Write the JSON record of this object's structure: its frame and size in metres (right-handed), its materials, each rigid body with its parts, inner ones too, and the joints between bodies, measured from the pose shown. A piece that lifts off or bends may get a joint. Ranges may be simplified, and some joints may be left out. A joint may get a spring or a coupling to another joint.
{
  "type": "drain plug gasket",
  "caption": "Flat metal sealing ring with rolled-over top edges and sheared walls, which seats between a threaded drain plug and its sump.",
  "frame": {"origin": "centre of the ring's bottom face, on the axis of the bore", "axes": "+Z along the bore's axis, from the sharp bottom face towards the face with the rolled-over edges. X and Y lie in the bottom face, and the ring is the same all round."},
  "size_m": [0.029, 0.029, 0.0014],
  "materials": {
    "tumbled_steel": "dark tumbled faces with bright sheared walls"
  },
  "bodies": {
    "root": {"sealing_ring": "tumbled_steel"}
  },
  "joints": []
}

::::::::::

Problem statement: Transcribe the full listing above without leaving anything out.

Exercise answer:
Write the JSON record of this object's structure: its frame and size in metres (right-handed), its materials, each rigid body with its parts, inner ones too, and the joints between bodies, measured from the pose shown. A piece that lifts off or bends may get a joint. Ranges may be simplified, and some joints may be left out. A joint may get a spring or a coupling to another joint.
{
  "type": "drain plug gasket",
  "caption": "Flat metal sealing ring with rolled-over top edges and sheared walls, which seats between a threaded drain plug and its sump.",
  "frame": {"origin": "centre of the ring's bottom face, on the axis of the bore", "axes": "+Z along the bore's axis, from the sharp bottom face towards the face with the rolled-over edges. X and Y lie in the bottom face, and the ring is the same all round."},
  "size_m": [0.029, 0.029, 0.0014],
  "materials": {
    "tumbled_steel": "dark tumbled faces with bright sheared walls"
  },
  "bodies": {
    "root": {"sealing_ring": "tumbled_steel"}
  },
  "joints": []
}